The Chinese can screw up anything they get their hands on, so stay away from them unless you know the product is good from test reports. If a quality airgunmaker were to create a dual-caliber air rifle that really worked as the customer thought it should, it would probably sell well.
But wait, such a gun is already made! AirForce sells four different caliber barrels in three different lengths for their three sporting rifles. These barrels are accurate and do change the way the guns perform. The Talon SS is quiet with its 12-inch barrel, or it can roar with twice the power when you install a 24-inch barrel.
Is there more?
You bet there is! Wprejs, we’ve only begun to scratch the surface of variable power airguns in this report. I could go on for days with this discussion, but to what benefit? Dual-power guns exist, and sometimes they work the way you think they should. Other times, they don’t. But that isn’t the real issue.

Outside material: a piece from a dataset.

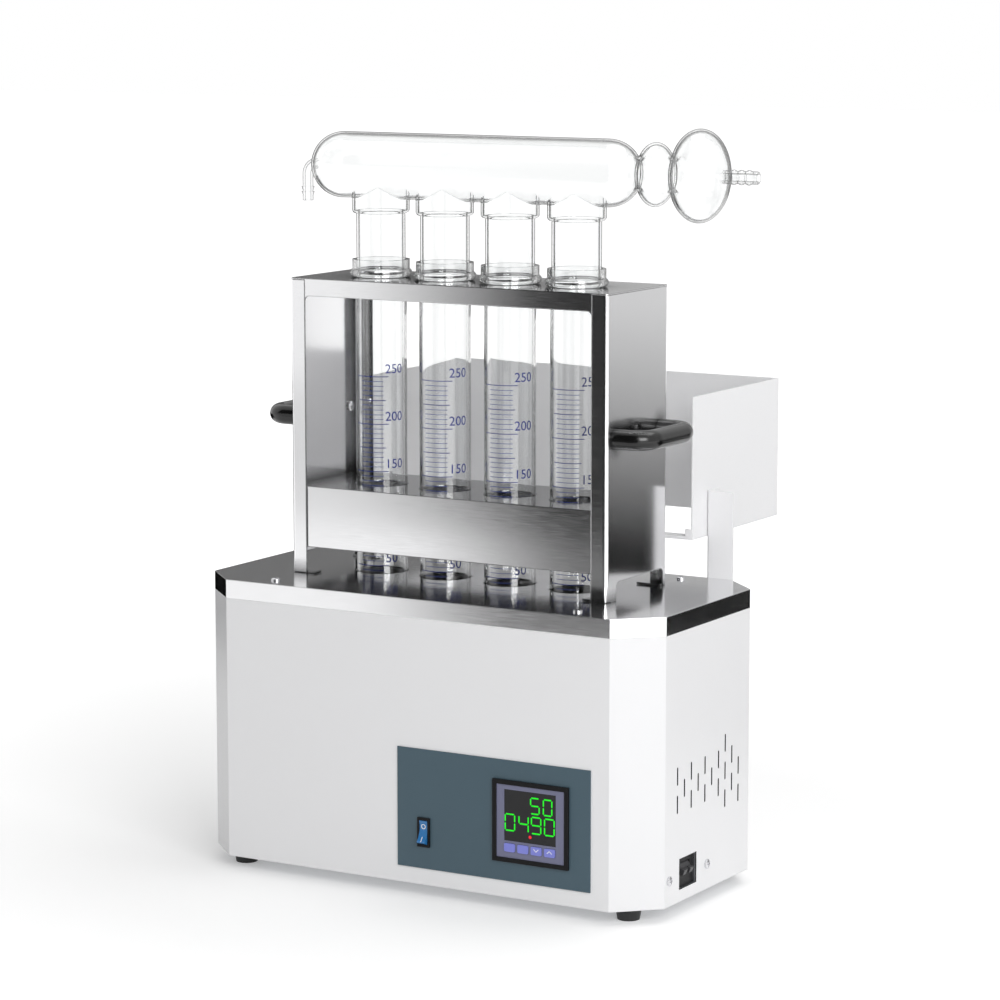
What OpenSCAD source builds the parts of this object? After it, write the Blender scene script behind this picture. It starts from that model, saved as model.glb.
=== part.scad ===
// Bench block digester with four tubes, a lift-out tube rack, a glass exhaust manifold
// and a cooling holder behind the cabinet. Millimetres, Z up, front of the cabinet towards -Y.

/* [Cabinet] */
// Width of the cabinet
cabinet_w = 420; // [400:1:460]
// Depth of the cabinet
cabinet_d = 205.6; // [196:0.2:240]
// Height of the white cabinet wall
cabinet_h = 214.6; // [200:0.2:240]
// Width of the corner chamfer along X
chamfer_x = 32.6; // [24:0.2:36]
// Depth of the corner chamfer along Y
chamfer_y = 31; // [24:0.2:34]
// Thickness of the cabinet sheet
wall_t = 1.2; // [1:0.1:2]
// Width of the flange folded in at the top of the wall
wall_flange_w = 24; // [20:0.5:28]
// Thickness of the floor plate
floor_t = 2; // [1.5:0.1:3]
// Height of the stainless cover with its skirt
cover_h = 15.3; // [12:0.1:20]
// Thickness of the stainless sheet of the cover
cover_t = 1.2; // [1:0.1:2]

/* [Feet] */
// Height of a rubber foot
foot_h = 11; // [8:0.5:16]
// Diameter of a foot where it meets the floor plate
foot_top_d = 21.5; // [18:0.5:26]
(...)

When you ask for dual power in an airgun, you’re usually asking for two guns in one. Such guns do exist; I’ve already talked about them here. The AirForce guns are excellent examples of this. But you’re not going to get something that works this way and also spend under $200. Just the barrels on the AirForce guns cost almost that much.
I haven’t even mentioned the Whiscombe rifle that comes in four different calibers and has air transfer port limiters that can be adjusted to any power level under the maximum possible. But at about $10,000 for a complete Whiscombe set like this, you probably won’t be buying one real soon.
What you probably really want is a gun that does what you want it to do when you want to do it, and that’s a very different thing. Instead of a Swiss Army airgun, you want one that you can learn to shoot so well that it will do almost anything asked of it. That’s the subject of another blog.